Haben Sie trotzdem einen Lösungsansatz?
Für mich gibt es nur einen Weg: Identifizierung der Einzeltäter und Bestrafung – und zwar so, dass die Täter nächsten Tag am Arbeitsplatz fehlen. Die Strafen müssen schnell ausgesprochen werden.
Weshalb lehnte die Liga den Nulltoleranzantrag von GC-Präsident Leutwiler ab?
Ich finde den Antrag grundsätzlich gut, aber auch genauso falsch. Alle von uns möchten, dass im Stadion keine Pyros mehr gezündet wird. Nur ist die Lösung, die Leutwiler vorschlägt, unrealistisch, nicht durchführbar.
Was wäre, wenn der Antrag durchgekommen wäre und jedes Spiel beim ersten Abbrennen von Pyros abgebrochen werden müsste?
Dann gäbe es keine reguläre Partie mehr. Es gibt in den Kurven doch immer Leute, die es toll finden, wenn sie einen Spielabbruch provozieren können. Die ihren Spass daran haben, wenn GC oder der FCZ 50 000 Franken Busse bezahlen müssen. In meinen Augen haben wir den Fankulturen und Fankurven über lange Zeit eine zu grosse Bedeutung beigemessen, die Kurven haben eine zu grosse Macht.
Es sind auch die Leute, die für Atmosphäre und Stimmung in den Stadien sorgen.
Aber brauchen wir eine solche Atmosphäre?
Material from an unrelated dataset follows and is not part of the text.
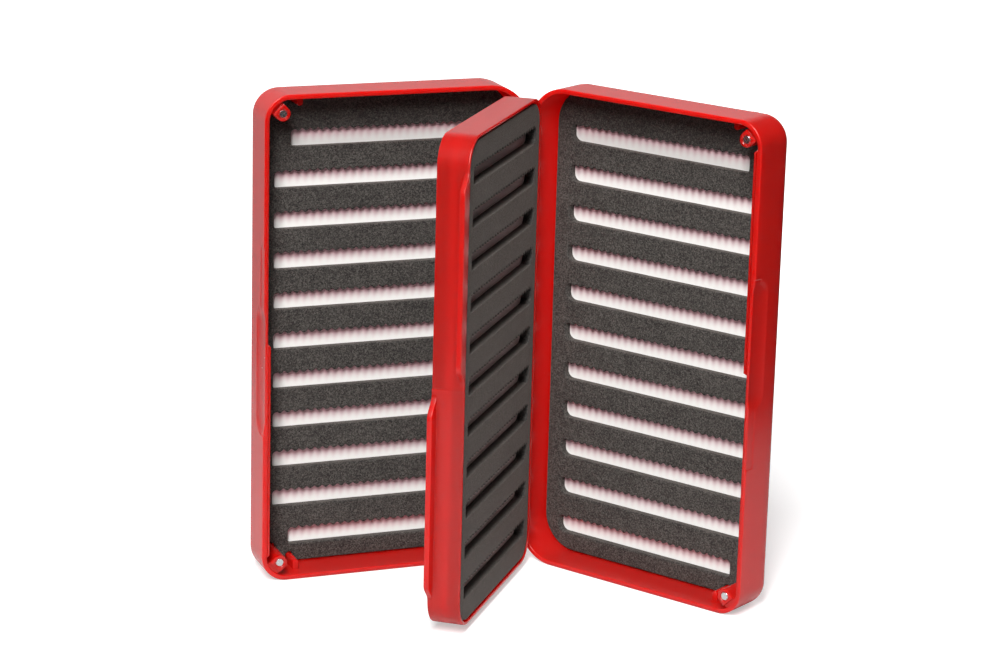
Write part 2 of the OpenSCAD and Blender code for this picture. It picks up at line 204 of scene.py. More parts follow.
def liner(first, pitch, low, high, white, shadowPink, turn=0.0, start=0.0, toothShadow=0.0, swing=0.0):
    # white plastic with painted shade: pinker and darker under the upper side of each slot, where the foam's edge
    # shades it and the red behind it shines through, with painted shadows of the foam's teeth as soft upright streaks
    def build(graph, coords):
        cloud = graph.noise(coords, 90.0, 3.0)
        grain = graph.noise(coords, 1500.0, 2.0)
        z = Value(graph, graph.node("ShaderNodeSeparateXYZ", {}, {0: coords}).socket.node.outputs[2])
        # u, the way along the slots, counted in teeth
        along = Vector((math.cos(math.radians(turn)), math.sin(math.radians(turn)), 0))
        u = graph.node("ShaderNodeVectorMath", {"operation": "DOT_PRODUCT"}, {0: coords, 1: tuple(along)}, out=1)
        teeth = (u * 1000 - along.dot(openBox["hinge"]) * 1000 - start) / tooth["pitch"]
        # painted tooth shadows along the slot: 0 in the light that passes between the teeth, 1 in a tooth's shadow
        toothShade = 0.5 - (teeth * (2 * math.pi)).math("COSINE") * 0.5
        phase = ((z * 1000 - first) / pitch).math("FRACT") * pitch
        # painted shadow under the slot's upper side: 0 low in the slot, rising to 1 near its top, its edge toothed by
        # the swing
        rise = ((phase + toothShade * swing - low) / (high - low)).math("MAXIMUM", 0.0).math("MINIMUM", 1.0)
        upper = rise * rise
        plain = graph.blend(cloud, (*(c * 0.97 for c in white), 1), (*white, 1))
        # painted shade: the liner turns pink and darker towards the slot's upper side
        shadowTinted = graph.blend(upper, plain, (*shadowPink, 1))
        return {
            # the painted tooth shadows darken the shaded upper part in upright streaks
            "Base Color": graph.blend(upper * toothShade * toothShadow, shadowTinted, (0.0, 0.0, 0.0, 1)),
            "Roughness": grain * 0.12 + 0.42,
            "Specular IOR Level": 0.3,
            "Normal": bump(graph, grain, 0.06, 0.0001),
        }
    return build


def metal(colour, rough, scale):
    def build(graph, coords):
        wear = graph.noise(coords, scale, 3.0)
        return {
            "Base Color": graph.blend(wear, (*colour, 1), (*(c * 0.86 for c in colour), 1)),
            "Metallic": 1.0,
            "Roughness": wear * 0.12 + rough,
            "Normal": bump(graph, wear, 0.05, 0.0001),
        }
    return build


# the teeth along the upper side of each slot
tooth = {"pitch": 3.14, "depth": 0.9, "leafDepth": 1.3}
# painted shade in the shells' slots: the pink stands for the shadow under each slot's upper side, and the tooth
# shadow and swing stand for the shadows of the teeth
slotShade = {"first": 9.1, "pitch": 15.78, "low": 0.7, "high": 5.2, "white": (0.95, 0.925, 0.895),
             "shadowPink": (0.80, 0.47, 0.51), "toothShadow": 0.16, "swing": 0.7}
finishes = {
    "plastic": material("redPlastic", redPlastic),
    "shellFoam": material("shellFoam", cellFoam((0.006, 0.005, 0.005), (0.112, 0.101, 0.091), 2600.0, 0.50)),
    "leafFoam": material("leafFoam", cellFoam((0.022, 0.020, 0.019), (0.095, 0.087, 0.080), 2300.0, 0.50)),
    "rightLiner": material("rightLiner", liner(turn=openBox["rightTurn"], start=53.0, **slotShade)),
    "leftLiner": material("leftLiner", liner(turn=180.0, start=53.8, **slotShade)),
    # painted shade: the leaf's liner is the same white plastic, painted darker and pinker all over for the deep shade
    # in its narrow slots
    "leafLiner": material("leafLiner", liner(13.7, 15.6, 1.0, 3.2, (0.72, 0.61, 0.59), (0.42, 0.30, 0.30))),
    "magnet": material("magnetPlating", metal((0.80, 0.80, 0.81), 0.20, 900.0)),
    "pin": material("pinSteel", metal((0.62, 0.62, 0.63), 0.22, 1200.0)),
}
print("materials made")


# closed loops, joined into a skin
def arc(centre, radius, start, end, steps):
    # points of an arc, with its two ends
    made = []
    for i in range(steps + 1):
        a = math.radians(start + (end - start) * i / steps)
        made.append((centre[0] + radius * math.cos(a), centre[1] + radius * math.sin(a)))
    return made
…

Es ist schön, wenn wir sie haben. Doch es gibt auch sehr viele Leute, die gerne friedlich und gemütlich mit der Familie einen Match schauen. Es ist nicht nötig, dass die Kurve überbordet.
Wir sprechen über Tschagajew, Sion und Spielabbrüche. Was ist der Reiz daran, Ligapräsident zu werden?
Vielleicht ist es Masochismus (lacht). Nein, im Ernst: Ich mag Aufgaben, die reiz- und anspruchsvoll sind. Die Fälle mit Constantin und Tschagajew werden sich regeln. Mich stören die Gewaltexzesse und das Zünden von Pyros viel mehr.
Sie sind für drei Jahre gewählt. Wie sieht der Schweizer Spitzenfussball nach Ihrer ersten Amtszeit aus, was sind Ihre Ziele?
Dass immer ein Schweizer Klub in der Champions League und ein anderer in der Europa League mitspielt, dass wir kein Gewaltproblem mehr haben und volle Stadien – aber so wird es nicht sein. Ich kann den Fussball nicht verändern. Aber wenn es mir gelingt, an gewissen Fronten eine Beruhigung zu erwirken und die grossen Probleme wenigstens ansatzweise zu lösen, dann wäre das gut.